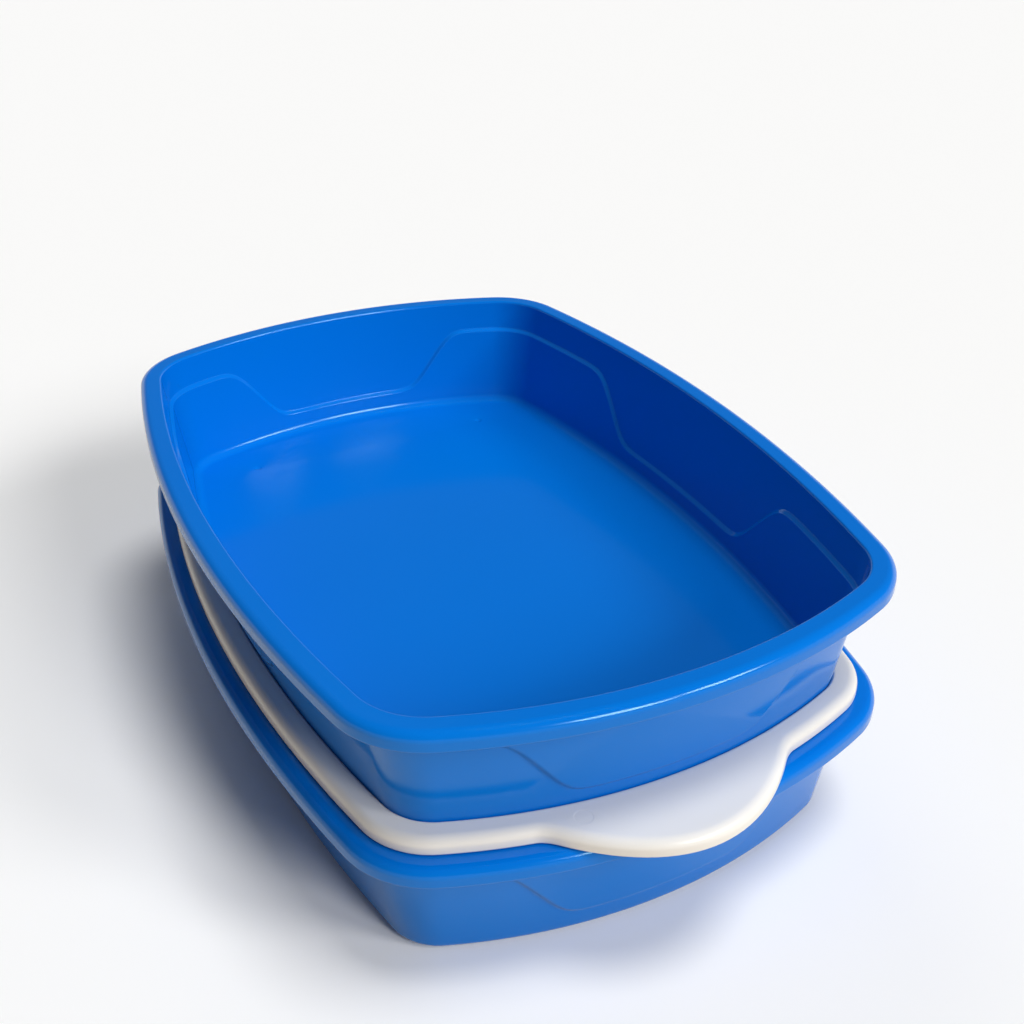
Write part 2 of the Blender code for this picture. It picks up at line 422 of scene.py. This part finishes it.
class Surface:
    """Collects the points and faces of one mesh."""

    def __init__(self):
        self.points = []
        self.faces = []
        self.count = 0

    def add(self, points):
        """Adds points and returns their numbers."""
        start = self.count
        self.points.append(np.asarray(points, float))
        self.count += len(points)
        return np.arange(start, self.count)

    def bridge(self, first, second):
        """A strip of quads from one closed ring to the next."""
        a, b = np.roll(first, -1), np.roll(second, -1)
        self.faces += np.stack([a, first, second, b], axis=1).tolist()

    def disc(self, x, y, profile, upward):
        """A small round mark, from its outer ring in to a flat middle. Returns the outer ring."""
        rings = [self.add(circle(x, y, radius, level)) for radius, level in profile]
        for outer, inner in zip(rings, rings[1:]):
            self.bridge(*((inner, outer) if upward else (outer, inner)))
        middle = rings[-1].tolist()
        self.faces.append(middle if upward else middle[::-1])
        return rings[0]

    def fill(self, border, openings, upward):
        """A flat face inside a border ring, round the given openings."""
        everything = np.concatenate([border, *openings])
        points = np.concatenate(self.points)[everything][:, :2]
        edges, discs, start = [], [], 0
        for ring in (border, *openings):
            size = len(ring)
            edges += [(start + i, start + (i + 1) % size) for i in range(size)]
            if ring is not border:
                centre = points[start:start + size].mean(axis=0)
                reach = np.hypot(*(points[start] - centre)) * opening_share
                discs.append([*centre, reach])
            start += size
        discs = np.array(discs).reshape(-1, 3)
        found = geometry.delaunay_2d_cdt([Vector(p) for p in points], edges, [], 0, same_point)
        source = [origins[0] for origins in found[3]]
        for triangle in found[2]:
            corners = [source[i] for i in triangle]
            middle = points[corners].mean(axis=0)
            away = np.hypot(discs[:, 0] - middle[0], discs[:, 1] - middle[1])
            if (away < discs[:, 2]).any():
                continue
            (ax, ay), (bx, by), (cx, cy) = points[corners]
            if ((bx - ax) * (cy - ay) - (by - ay) * (cx - ax) > 0) != upward:
                corners = corners[::-1]
            self.faces.append([int(everything[i]) for i in corners])

    def build(self, name, material):
        """The mesh as an object in the scene."""
        mesh = bpy.data.meshes.new(name)
        mesh.from_pydata(np.concatenate(self.points).tolist(), [], self.faces)
        mesh.validate()
        mesh.materials.append(material)
        mesh.shade_smooth()
        piece = bpy.data.objects.new(name, mesh)
        bpy.context.scene.collection.objects.link(piece)
        return piece


def hole_places():
    """The sieve's columns of holes, every second column shifted by half a pitch."""
    column_pitch = hole_pitch * math.sin(math.pi / 3)
    inset = sifter_base_inset + base_fillet + pattern_side_margin
    places = []
    for column in range(int(half_width / column_pitch)):
        x = first_column + column * column_pitch
        for row in range(int(half_length / hole_pitch) + 1):
            y = hole_pitch * (row + 0.5) if column % 2 == 0 else hole_pitch * row
            outermost = y + pattern_end_margin - pattern_side_margin
            if y > 0 and inside_outline(inset, pattern_corner_radius, x, outermost):
                places += [(sx * x, sy * y) for sx in (-1, 1) for sy in (-1, 1)]
    return places


def hole_profile():
    """Radius and level of each ring of a sieve hole, from the underside up."""
    radius = hole_diameter / 2
    rings = [(radius + under_lip, 0.0), (radius, under_lip)]
    for angle in np.linspace(math.pi / 2, 0, small_round_steps + 1):
        rings.append((radius + lip_round * (1 - math.sin(angle)),
                      floor_thickness - lip_round * (1 - math.cos(angle))))
    return rings


def build_tray(name, tray, rest, material, holes, top_discs, under_discs):
    """Builds one tray's mesh, with its floor, its underside and whatever breaks them."""
    surface = Surface()
    rings = [surface.add(ring + [0, 0, rest]) for ring in tray.shell()]
    for first, second in zip(rings, rings[1:]):
        surface.bridge(first, second)
    top_rings, under_rings = [], []
    for x, y in holes:
        bores = [surface.add(circle(x, y, radius, level + rest))
                 for radius, level in hole_profile()]
        for lower, upper in zip(bores, bores[1:]):
            surface.bridge(lower, upper)
        top_rings.append(bores[-1])
        under_rings.append(bores[0])
    for x, y, profile in top_discs:
        raised = [(radius, level + rest) for radius, level in profile]
        top_rings.append(surface.disc(x, y, raised, True))
    for x, y, profile in under_discs:
        raised = [(radius, level + rest) for radius, level in profile]
        under_rings.append(surface.disc(x, y, raised, False))
    surface.fill(rings[0], top_rings, True)
    surface.fill(rings[-1], under_rings, False)
    return surface.build(name, material)


# Materials
def noise(nodes, links, place, scale, detail):
    """Soft noise from 0 to 1, with that many features to the metre."""
    texture = nodes.new("ShaderNodeTexNoise")
    texture.inputs["Scale"].default_value = scale
    texture.inputs["Detail"].default_value = detail
    links.new(place, texture.inputs["Vector"])
    return texture.outputs["Fac"]


def remap(nodes, links, value, low, high, to_low, to_high):
    """Turns low to high into to_low to to_high, and goes no further at either end."""
    node = nodes.new("ShaderNodeMapRange")
    sockets = ("From Min", "From Max", "To Min", "To Max")
    for socket, number in zip(sockets, (low, high, to_low, to_high)):
        node.inputs[socket].default_value = number
    links.new(value, node.inputs["Value"])
    return node.outputs["Result"]


def bump(nodes, links, height, distance, normal=None):
    """Relief of a height from 0 to 1, that distance high, on top of an earlier relief."""
    node = nodes.new("ShaderNodeBump")
    node.inputs["Strength"].default_value = 1.0
    node.inputs["Distance"].default_value = distance
    links.new(height, node.inputs["Height"])
    if normal is not None:
        links.new(normal, node.inputs["Normal"])
    return node.outputs["Normal"]


def pin_mark(nodes, links, place, x, y):
    """Height of the faint step that an ejector pin leaves round itself."""
    across = nodes.new("ShaderNodeVectorMath")
    across.operation = "MULTIPLY"
    across.inputs[1].default_value = (1, 1, 0)
    links.new(place, across.inputs[0])
    distance = nodes.new("ShaderNodeVectorMath")
    distance.operation = "DISTANCE"
    distance.inputs[1].default_value = (x, y, 0)
    links.new(across.outputs["Vector"], distance.inputs[0])
    return remap(nodes, links, distance.outputs["Value"],
                 pin_radius - pin_edge, pin_radius + pin_edge, 0.0, 1.0)


# Features to the metre
flow_scale = 7.0
waviness_scale = 12.0
wear_scale = 18.0
peel_scale = 700.0

# How much of the noise's range the colour and the gloss use
flow_range = (0.2, 0.8)
wear_range = (0.1, 0.9)

# Relief, and how far the roughness goes below and above its middle
peel_height = 0.000003
gloss_dip = 0.02
gloss_rise = 0.03


def moulded_plastic(name, colour, deep_colour, roughness, specular, tint, waviness, pins=()):
    """Injection-moulded plastic: flow marks, uneven gloss, slow waviness and orange peel."""
    material = bpy.data.materials.new(name)
    material.use_nodes = True
    nodes, links = material.node_tree.nodes, material.node_tree.links
    shader = nodes["Principled BSDF"]
    shader.inputs["Base Color"].default_value = (*colour, 1)
    shader.inputs["Roughness"].default_value = roughness
    shader.inputs["Specular IOR Level"].default_value = specular
    shader.inputs["Specular Tint"].default_value = (*tint, 1)
    place = nodes.new("ShaderNodeTexCoord").outputs["Object"]
    flow = noise(nodes, links, place, flow_scale, 0.0)
    mix = nodes.new("ShaderNodeMix")
    mix.data_type = "RGBA"
    mix.inputs["A"].default_value = (*deep_colour, 1)
    mix.inputs["B"].default_value = (*colour, 1)
    links.new(remap(nodes, links, flow, *flow_range, 0.0, 1.0), mix.inputs["Factor"])
    links.new(mix.outputs["Result"], shader.inputs["Base Color"])
    wear = noise(nodes, links, place, wear_scale, 0.0)
    uneven = remap(nodes, links, wear, *wear_range, roughness - gloss_dip, roughness + gloss_rise)
    links.new(uneven, shader.inputs["Roughness"])
    relief = bump(nodes, links, noise(nodes, links, place, waviness_scale, 0.0), waviness)
    relief = bump(nodes, links, noise(nodes, links, place, peel_scale, 1.0), peel_height, relief)
    for x, y in pins:
        relief = bump(nodes, links, pin_mark(nodes, links, place, x, y), pin_height, relief)
    links.new(relief, shader.inputs["Normal"])
    return material


blue_plastic = moulded_plastic("Blue_plastic", colour=(0.0, 0.166, 0.660),
                               deep_colour=(0.0, 0.158, 0.640), roughness=0.13, specular=0.36,
                               tint=(0.62, 1.0, 1.0), waviness=0.00025)
white_plastic = moulded_plastic("White_plastic", colour=(0.80, 0.79, 0.765),
                                deep_colour=(0.792, 0.781, 0.752), roughness=0.30, specular=0.45,
                                tint=(1, 1, 1), waviness=0.0002, pins=pin_places)

# Pieces
pan = Tray(0.0, pan_height, skirt_depth, (rim_width, rim_corner_radius - rim_width),
           (base_inset, base_corner_radius), step_low_height)

# The sifter's mouth goes round the pan's outside at the top of its lower fillet, a gap away
seat_share = base_fillet / pan_height
pan_foot = base_inset - step_depth
seat_inset = pan_foot + (rim_width - wall - pan_foot) * seat_share
seat_radius = base_corner_radius + step_depth
seat_radius += (rim_corner_radius - rim_width + wall - seat_radius) * seat_share
sifter = Tray(sifter_rim_inset, sifter_height, sifter_skirt_depth,
              (seat_inset + step_depth - seat_gap, seat_radius - step_depth + seat_gap),
              (sifter_base_inset, sifter_base_corner_radius), sifter_step_low_height, tab_reach)

dimple_profile = [(radius, floor_thickness - depth) for radius, depth in dimple_rings]
dimples = [(x, y, dimple_profile) for y in (dimple_y, -dimple_y) for x in (-dimple_x, dimple_x)]
gates = [(0.0, 0.0, gate_rings)]

for name, tray, rest, material, slot, holes, top_discs, under_discs in (
        ("bottom_pan", pan, 0.0, blue_plastic, "blue_plastic", [], dimples, gates),
        ("sifter", sifter, sifter_rest, white_plastic, "white_plastic", hole_places(), [], []),
        ("top_pan", pan, top_pan_rest, blue_plastic, "blue_plastic", [], dimples, gates)):
    piece = build_tray(name + "_shell", tray, rest, material, holes, top_discs, under_discs)
    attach(piece, name)
    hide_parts(name)

# Stage
floor_size = 60.0
floor_seen_colour = (0.93, 0.93, 0.93, 1)
floor_bounce_colour = (0.85, 0.72, 0.57, 1)
window_colour = (1.0, 0.985, 0.96)
sky_colour = (0.97, 0.985, 1.0)
sky_strength = 0.11

# Backdrop: the heights up the sky between which it dims, and its brightness below and above
fade_from, fade_to = 0.14, 0.32
low_brightness, high_brightness = 0.97, 0.09


def seen_ray(nodes, links):
    """One for the rays that show a thing, straight on or reflected, and nought for the others."""
    path = nodes.new("ShaderNodeLightPath")
    seen = path.outputs["Is Camera Ray"]
    for ray in ("Is Glossy Ray", "Is Transmission Ray"):
        larger = nodes.new("ShaderNodeMath")
        larger.operation = "MAXIMUM"
        links.new(seen, larger.inputs[0])
        links.new(path.outputs[ray], larger.inputs[1])
        seen = larger.outputs["Value"]
    return seen


def stage_floor():
    """A pale floor that bounces warm light but looks neutral when seen or reflected."""
    bpy.ops.mesh.primitive_plane_add(size=floor_size, location=(0, 0, 0))
    floor = bpy.context.object
    floor.name = "Stage_floor"
    material = bpy.data.materials.new("Stage_floor")
    material.use_nodes = True
    nodes, links = material.node_tree.nodes, material.node_tree.links
    nodes.clear()
    seen, bounced = nodes.new("ShaderNodeBsdfDiffuse"), nodes.new("ShaderNodeBsdfDiffuse")
    seen.inputs["Color"].default_value = floor_seen_colour
    bounced.inputs["Color"].default_value = floor_bounce_colour
    mix = nodes.new("ShaderNodeMixShader")
    links.new(seen_ray(nodes, links), mix.inputs["Fac"])
    links.new(bounced.outputs["BSDF"], mix.inputs[1])
    links.new(seen.outputs["BSDF"], mix.inputs[2])
    out = nodes.new("ShaderNodeOutputMaterial")
    links.new(mix.outputs["Shader"], out.inputs["Surface"])
    floor.data.materials.append(material)


def sun(name, direction, strength, spread, colour, mirrored):
    """Even light from one direction, softened by the angle in degrees that its source spans."""
    data = bpy.data.lights.new(name, "SUN")
    data.energy = strength
    data.angle = math.radians(spread)
    data.color = colour
    light = bpy.data.objects.new(name, data)
    light.visible_glossy = mirrored
    light.rotation_euler = Vector(direction).to_track_quat("Z", "Y").to_euler()
    bpy.context.scene.collection.objects.link(light)


def studio_world():
    """Even and dim where it lights, and pale towards the horizon where it is seen."""
    world = bpy.data.worlds.new("Studio")
    bpy.context.scene.world = world
    world.use_nodes = True
    nodes, links = world.node_tree.nodes, world.node_tree.links
    split = nodes.new("ShaderNodeSeparateXYZ")
    links.new(nodes.new("ShaderNodeTexCoord").outputs["Generated"], split.inputs["Vector"])
    lighting, backdrop = nodes["Background"], nodes.new("ShaderNodeBackground")
    lighting.inputs["Color"].default_value = (*sky_colour, 1)
    lighting.inputs["Strength"].default_value = sky_strength
    backdrop.inputs["Color"].default_value = (1, 1, 1, 1)
    brightness = remap(nodes, links, split.outputs["Z"], fade_from, fade_to,
                       low_brightness, high_brightness)
    links.new(brightness, backdrop.inputs["Strength"])
    mix = nodes.new("ShaderNodeMixShader")
    links.new(seen_ray(nodes, links), mix.inputs["Fac"])
    links.new(lighting.outputs["Background"], mix.inputs[1])
    links.new(backdrop.outputs["Background"], mix.inputs[2])
    links.new(mix.outputs["Shader"], nodes["World Output"].inputs["Surface"])


stage_floor()
sun("Window_right", direction=(0.53, -0.65, 0.55), strength=1.00, spread=15.0,
    colour=window_colour, mirrored=True)
sun("Window_front", direction=(0.24, -0.83, 0.50), strength=1.50, spread=18.0,
    colour=window_colour, mirrored=True)
sun("Overhead", direction=(0.18, -0.12, 0.98), strength=1.44, spread=22.0,
    colour=(1.0, 1.0, 1.0), mirrored=False)
sun("Rear", direction=(0.05, 0.72, 0.69), strength=0.28, spread=30.0,
    colour=sky_colour, mirrored=False)
studio_world()

# Camera, turned down from level and to the right
camera_dip = 0.532
camera_turn = -0.458
camera_data = bpy.data.cameras.new("Camera")
camera_data.lens = 45.7
camera_data.sensor_width = 36.0
camera_data.clip_end = 50.0
camera = bpy.data.objects.new("Camera", camera_data)
camera.location = (-0.270, -0.601, 0.502)
camera.rotation_euler = (math.pi / 2 - camera_dip, 0.0, camera_turn)
bpy.context.scene.collection.objects.link(camera)
bpy.context.scene.camera = camera
bpy.context.scene.view_settings.view_transform = "Standard"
================================
--- Task requirements ---
In the listing above, find the line with "attach(piece, name)" and the line with "low_brightness, high_brightness = 0.97, 0.09", then print exactly those lines and every line between them.

--- Finished exercise ---
    attach(piece, name)
    hide_parts(name)

# Stage
floor_size = 60.0
floor_seen_colour = (0.93, 0.93, 0.93, 1)
floor_bounce_colour = (0.85, 0.72, 0.57, 1)
window_colour = (1.0, 0.985, 0.96)
sky_colour = (0.97, 0.985, 1.0)
sky_strength = 0.11

# Backdrop: the heights up the sky between which it dims, and its brightness below and above
fade_from, fade_to = 0.14, 0.32
low_brightness, high_brightness = 0.97, 0.09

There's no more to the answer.